Originally Posted by marijakopljar
I must appologise...completely new here..still unclear...except that we multiply with 1...how do we get the expression:

$\sqrt[3]{x^2}+\sqrt[3]{x}+1$???
Do you understand that $(a^3-b^3)=(a-b)(a^2+ab+b^2)~?$

If not, then you need to review basic algebra.
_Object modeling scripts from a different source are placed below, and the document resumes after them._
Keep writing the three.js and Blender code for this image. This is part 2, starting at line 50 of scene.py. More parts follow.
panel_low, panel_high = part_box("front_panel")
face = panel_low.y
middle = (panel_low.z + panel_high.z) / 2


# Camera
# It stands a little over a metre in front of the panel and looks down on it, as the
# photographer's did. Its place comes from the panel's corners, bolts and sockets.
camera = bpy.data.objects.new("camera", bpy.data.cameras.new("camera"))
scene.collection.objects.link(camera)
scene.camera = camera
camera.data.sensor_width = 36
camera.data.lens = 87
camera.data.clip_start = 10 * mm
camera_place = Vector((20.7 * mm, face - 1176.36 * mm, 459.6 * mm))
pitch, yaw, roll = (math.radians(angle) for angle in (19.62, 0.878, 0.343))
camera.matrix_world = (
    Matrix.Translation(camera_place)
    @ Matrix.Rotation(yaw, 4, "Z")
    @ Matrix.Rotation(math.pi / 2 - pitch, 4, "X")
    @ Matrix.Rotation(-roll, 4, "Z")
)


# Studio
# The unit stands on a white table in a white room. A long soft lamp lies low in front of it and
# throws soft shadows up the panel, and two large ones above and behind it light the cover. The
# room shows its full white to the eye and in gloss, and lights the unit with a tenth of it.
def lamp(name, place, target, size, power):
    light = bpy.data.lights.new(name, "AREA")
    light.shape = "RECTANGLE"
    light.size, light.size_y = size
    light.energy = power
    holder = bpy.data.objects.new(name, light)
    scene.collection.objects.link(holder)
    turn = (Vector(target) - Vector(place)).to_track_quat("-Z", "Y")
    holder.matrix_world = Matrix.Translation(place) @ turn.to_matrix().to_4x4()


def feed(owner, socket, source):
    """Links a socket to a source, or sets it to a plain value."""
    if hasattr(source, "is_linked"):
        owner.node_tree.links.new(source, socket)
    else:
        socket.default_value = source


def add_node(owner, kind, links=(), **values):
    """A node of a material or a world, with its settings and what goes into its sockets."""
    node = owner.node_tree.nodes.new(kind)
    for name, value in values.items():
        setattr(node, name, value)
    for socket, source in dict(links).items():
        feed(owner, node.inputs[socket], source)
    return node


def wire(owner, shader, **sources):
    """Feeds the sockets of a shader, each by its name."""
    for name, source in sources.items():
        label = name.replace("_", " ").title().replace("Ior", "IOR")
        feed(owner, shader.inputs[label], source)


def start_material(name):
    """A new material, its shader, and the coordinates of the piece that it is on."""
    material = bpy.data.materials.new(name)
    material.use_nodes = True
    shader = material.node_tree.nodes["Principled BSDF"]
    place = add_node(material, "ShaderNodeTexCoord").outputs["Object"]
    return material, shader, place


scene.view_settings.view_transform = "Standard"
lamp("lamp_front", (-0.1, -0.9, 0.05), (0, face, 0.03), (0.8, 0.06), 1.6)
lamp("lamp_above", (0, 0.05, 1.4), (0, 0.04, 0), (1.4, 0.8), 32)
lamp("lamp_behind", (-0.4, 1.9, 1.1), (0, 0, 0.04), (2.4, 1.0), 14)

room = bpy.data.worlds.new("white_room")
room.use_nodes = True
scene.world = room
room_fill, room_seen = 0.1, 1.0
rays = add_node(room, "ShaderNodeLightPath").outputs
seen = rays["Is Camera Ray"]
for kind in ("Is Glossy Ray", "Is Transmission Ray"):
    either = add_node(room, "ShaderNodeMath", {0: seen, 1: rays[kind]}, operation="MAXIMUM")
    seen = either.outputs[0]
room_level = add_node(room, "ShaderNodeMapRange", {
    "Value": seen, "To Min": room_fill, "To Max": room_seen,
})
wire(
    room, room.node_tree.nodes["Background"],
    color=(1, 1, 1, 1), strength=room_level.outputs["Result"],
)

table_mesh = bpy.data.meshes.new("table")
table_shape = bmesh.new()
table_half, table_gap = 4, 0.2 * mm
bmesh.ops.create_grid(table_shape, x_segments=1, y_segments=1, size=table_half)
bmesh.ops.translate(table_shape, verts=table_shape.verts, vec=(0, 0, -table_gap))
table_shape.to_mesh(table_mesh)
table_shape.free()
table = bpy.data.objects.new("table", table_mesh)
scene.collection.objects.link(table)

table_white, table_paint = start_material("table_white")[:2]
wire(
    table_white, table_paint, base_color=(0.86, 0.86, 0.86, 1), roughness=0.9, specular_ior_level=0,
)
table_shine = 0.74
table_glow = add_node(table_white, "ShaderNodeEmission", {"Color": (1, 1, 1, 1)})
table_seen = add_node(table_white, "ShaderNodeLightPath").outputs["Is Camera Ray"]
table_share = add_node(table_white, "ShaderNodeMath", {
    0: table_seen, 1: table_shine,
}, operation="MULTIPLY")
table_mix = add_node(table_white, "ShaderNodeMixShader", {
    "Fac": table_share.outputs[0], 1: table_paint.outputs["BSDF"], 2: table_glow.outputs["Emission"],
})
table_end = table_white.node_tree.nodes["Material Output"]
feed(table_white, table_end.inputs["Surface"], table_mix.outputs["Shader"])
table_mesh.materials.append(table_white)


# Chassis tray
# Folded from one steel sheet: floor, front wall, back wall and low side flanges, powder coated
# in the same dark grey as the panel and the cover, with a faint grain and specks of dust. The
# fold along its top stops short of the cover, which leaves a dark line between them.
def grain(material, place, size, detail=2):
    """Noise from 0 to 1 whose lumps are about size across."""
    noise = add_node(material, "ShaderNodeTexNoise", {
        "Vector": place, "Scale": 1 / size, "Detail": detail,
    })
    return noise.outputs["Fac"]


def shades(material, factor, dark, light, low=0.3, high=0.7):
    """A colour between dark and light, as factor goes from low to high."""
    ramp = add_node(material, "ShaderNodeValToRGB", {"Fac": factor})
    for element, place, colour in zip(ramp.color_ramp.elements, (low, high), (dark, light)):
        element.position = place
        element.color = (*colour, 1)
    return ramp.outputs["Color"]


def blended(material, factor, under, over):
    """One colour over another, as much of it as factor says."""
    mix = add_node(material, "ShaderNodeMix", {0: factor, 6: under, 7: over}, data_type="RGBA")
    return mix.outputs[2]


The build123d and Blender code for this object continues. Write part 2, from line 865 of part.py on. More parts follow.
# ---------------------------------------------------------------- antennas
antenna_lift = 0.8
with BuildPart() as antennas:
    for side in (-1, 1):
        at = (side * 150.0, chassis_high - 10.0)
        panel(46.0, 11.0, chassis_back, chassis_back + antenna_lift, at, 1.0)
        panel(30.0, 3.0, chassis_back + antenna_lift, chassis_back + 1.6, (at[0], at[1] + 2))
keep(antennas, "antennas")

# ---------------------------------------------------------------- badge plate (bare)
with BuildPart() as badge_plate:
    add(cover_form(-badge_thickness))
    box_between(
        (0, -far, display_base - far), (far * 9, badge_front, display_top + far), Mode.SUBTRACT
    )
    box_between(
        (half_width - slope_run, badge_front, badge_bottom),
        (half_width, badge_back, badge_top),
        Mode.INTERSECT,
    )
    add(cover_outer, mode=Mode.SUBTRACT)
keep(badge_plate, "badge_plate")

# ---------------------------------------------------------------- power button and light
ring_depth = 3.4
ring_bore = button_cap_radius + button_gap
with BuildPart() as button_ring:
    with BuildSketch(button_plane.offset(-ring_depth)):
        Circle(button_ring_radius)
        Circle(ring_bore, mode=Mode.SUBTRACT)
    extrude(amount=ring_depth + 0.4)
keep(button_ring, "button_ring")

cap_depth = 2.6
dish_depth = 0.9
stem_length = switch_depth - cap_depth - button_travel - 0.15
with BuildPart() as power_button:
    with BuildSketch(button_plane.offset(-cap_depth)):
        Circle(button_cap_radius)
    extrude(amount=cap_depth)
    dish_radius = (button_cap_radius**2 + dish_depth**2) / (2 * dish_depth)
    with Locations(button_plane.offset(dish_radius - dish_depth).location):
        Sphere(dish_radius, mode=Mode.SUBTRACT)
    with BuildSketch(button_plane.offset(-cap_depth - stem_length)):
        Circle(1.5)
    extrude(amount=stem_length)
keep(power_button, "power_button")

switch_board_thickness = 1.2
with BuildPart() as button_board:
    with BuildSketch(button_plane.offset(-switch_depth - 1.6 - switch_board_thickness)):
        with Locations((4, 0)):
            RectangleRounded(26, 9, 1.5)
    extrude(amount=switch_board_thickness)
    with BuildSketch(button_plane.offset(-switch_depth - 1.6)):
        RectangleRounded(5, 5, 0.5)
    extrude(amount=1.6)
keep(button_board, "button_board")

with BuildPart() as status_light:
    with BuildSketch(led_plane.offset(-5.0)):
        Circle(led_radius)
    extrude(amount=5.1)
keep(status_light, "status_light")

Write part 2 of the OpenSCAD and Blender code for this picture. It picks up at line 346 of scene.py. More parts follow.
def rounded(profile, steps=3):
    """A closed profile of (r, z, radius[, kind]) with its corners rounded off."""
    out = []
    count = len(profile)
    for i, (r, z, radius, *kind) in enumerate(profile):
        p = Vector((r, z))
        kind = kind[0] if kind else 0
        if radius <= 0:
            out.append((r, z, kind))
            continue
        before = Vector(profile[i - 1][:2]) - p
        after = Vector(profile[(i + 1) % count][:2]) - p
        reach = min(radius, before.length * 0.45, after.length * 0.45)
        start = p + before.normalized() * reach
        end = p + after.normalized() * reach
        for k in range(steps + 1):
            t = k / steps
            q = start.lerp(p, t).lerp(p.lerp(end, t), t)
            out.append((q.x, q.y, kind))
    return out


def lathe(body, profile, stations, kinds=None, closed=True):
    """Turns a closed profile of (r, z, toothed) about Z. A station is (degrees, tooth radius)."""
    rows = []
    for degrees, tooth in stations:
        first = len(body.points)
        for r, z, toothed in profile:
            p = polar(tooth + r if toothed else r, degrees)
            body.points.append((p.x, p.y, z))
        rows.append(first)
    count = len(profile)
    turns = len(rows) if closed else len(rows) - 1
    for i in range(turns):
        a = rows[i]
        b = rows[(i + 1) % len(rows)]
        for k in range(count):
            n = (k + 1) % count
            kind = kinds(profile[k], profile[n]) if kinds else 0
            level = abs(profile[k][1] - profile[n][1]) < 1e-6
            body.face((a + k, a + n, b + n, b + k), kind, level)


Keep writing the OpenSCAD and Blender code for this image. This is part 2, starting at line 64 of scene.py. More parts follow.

Other wise, if you do then apply it to this problem:
$(x-1)=(\sqrt[3]{x}-1)(\sqrt[3]{x^2}+\sqrt[3]{x}+1)$

13. ## Re: Continuous functions

Hello, Plato!
Is $(x^{\frac{1}{3}})^2$
not $(x^{\frac{1}{3}})(x^{\frac{1}{3}})=x^{\frac{1}{9}}$???
Thank You!

14. ## Re: Continuous functions

Originally Posted by marijakopljar
Hello, Plato!
Is $(x^{\frac{1}{3}})^2$
not $(x^{\frac{1}{3}})(x^{\frac{1}{3}})=x^{\frac{1}{9}}$???
Thank You!

NO indeed.

$(x^{\frac{1}{3}})(x^{\frac{1}{3}})=x^{\frac{2}{3}}$

15. ## Re: Continuous functions

Many thanks, clear now!
What if the result 3/2 is wrong?
What would be a then?
p.s. how to find:

$\lim_{x\to\0}\frac{\sqrt{x}-1}{\sqrt[3]{x}-1}$

Would it not be 1???Thank You, Plato!